DO THIS - Everything from the first line to the line containing "tree: The material's node tree." is to be repeated exactly; nothing past it.
====== SUPPLIED DATA
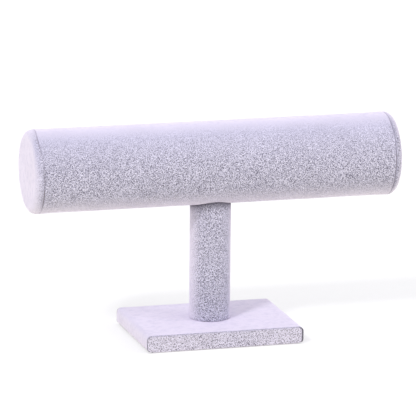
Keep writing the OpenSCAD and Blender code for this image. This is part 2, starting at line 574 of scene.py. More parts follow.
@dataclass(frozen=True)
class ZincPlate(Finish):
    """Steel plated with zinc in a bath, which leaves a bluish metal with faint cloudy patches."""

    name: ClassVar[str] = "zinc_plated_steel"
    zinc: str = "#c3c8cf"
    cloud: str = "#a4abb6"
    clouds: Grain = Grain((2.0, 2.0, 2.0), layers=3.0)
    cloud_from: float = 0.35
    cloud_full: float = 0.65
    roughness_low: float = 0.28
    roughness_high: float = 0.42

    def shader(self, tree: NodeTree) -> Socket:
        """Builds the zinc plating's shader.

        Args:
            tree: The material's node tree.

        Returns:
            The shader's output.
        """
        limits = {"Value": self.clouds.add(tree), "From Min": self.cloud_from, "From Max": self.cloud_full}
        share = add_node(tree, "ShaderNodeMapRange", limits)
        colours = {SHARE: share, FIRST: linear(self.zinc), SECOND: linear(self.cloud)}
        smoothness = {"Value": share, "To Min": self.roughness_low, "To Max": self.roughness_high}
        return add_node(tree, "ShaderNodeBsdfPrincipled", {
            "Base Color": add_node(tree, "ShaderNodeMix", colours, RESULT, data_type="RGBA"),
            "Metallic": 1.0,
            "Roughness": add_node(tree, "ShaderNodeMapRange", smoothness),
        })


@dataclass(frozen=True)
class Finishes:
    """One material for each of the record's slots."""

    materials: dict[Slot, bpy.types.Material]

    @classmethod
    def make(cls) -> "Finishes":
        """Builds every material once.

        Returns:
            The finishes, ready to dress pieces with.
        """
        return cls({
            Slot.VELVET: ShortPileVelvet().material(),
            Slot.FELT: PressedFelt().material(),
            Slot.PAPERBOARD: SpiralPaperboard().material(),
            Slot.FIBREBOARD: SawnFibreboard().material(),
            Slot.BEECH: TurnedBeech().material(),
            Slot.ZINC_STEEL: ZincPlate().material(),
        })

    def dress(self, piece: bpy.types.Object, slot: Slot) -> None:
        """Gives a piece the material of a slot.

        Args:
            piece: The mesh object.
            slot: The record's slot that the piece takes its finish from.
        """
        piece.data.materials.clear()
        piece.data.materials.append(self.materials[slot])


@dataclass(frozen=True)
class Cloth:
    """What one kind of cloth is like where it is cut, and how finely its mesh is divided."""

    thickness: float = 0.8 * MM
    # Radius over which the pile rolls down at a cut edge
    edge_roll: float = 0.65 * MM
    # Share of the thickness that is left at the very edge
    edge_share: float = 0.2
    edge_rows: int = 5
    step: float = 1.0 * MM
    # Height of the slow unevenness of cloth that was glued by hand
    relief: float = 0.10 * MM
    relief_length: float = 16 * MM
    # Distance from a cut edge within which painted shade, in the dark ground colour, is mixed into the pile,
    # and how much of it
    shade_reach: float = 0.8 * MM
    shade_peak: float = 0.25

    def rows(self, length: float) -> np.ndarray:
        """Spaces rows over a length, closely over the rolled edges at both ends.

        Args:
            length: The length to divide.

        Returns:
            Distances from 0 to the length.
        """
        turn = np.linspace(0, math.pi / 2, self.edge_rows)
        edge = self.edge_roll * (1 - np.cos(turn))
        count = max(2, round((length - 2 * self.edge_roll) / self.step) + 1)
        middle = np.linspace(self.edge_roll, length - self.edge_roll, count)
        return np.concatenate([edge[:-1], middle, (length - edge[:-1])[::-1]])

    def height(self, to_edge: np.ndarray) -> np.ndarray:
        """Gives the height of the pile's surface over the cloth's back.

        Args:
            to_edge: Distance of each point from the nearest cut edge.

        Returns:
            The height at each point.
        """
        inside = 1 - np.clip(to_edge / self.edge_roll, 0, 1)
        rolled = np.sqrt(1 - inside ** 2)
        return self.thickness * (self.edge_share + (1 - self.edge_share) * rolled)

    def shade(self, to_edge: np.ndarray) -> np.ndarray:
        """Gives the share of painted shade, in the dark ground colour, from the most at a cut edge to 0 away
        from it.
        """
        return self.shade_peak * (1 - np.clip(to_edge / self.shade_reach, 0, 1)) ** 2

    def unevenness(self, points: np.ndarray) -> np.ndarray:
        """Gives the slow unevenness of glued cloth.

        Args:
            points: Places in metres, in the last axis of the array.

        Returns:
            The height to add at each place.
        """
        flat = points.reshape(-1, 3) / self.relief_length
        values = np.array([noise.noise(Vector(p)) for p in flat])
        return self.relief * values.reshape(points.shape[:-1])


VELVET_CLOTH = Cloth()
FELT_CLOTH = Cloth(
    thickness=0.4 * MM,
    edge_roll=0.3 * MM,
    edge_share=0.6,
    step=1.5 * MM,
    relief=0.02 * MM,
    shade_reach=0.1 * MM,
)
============
ANSWER TO THE EXERCISE -
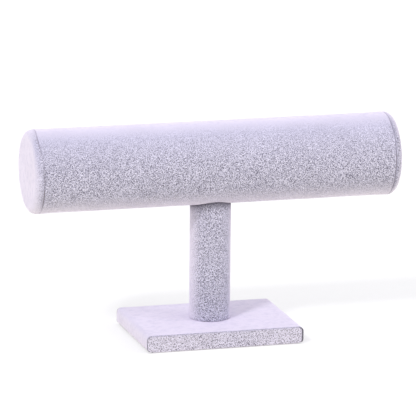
Keep writing the OpenSCAD and Blender code for this image. This is part 2, starting at line 574 of scene.py. More parts follow.
@dataclass(frozen=True)
class ZincPlate(Finish):
    """Steel plated with zinc in a bath, which leaves a bluish metal with faint cloudy patches."""

    name: ClassVar[str] = "zinc_plated_steel"
    zinc: str = "#c3c8cf"
    cloud: str = "#a4abb6"
    clouds: Grain = Grain((2.0, 2.0, 2.0), layers=3.0)
    cloud_from: float = 0.35
    cloud_full: float = 0.65
    roughness_low: float = 0.28
    roughness_high: float = 0.42

    def shader(self, tree: NodeTree) -> Socket:
        """Builds the zinc plating's shader.

        Args:
            tree: The material's node tree.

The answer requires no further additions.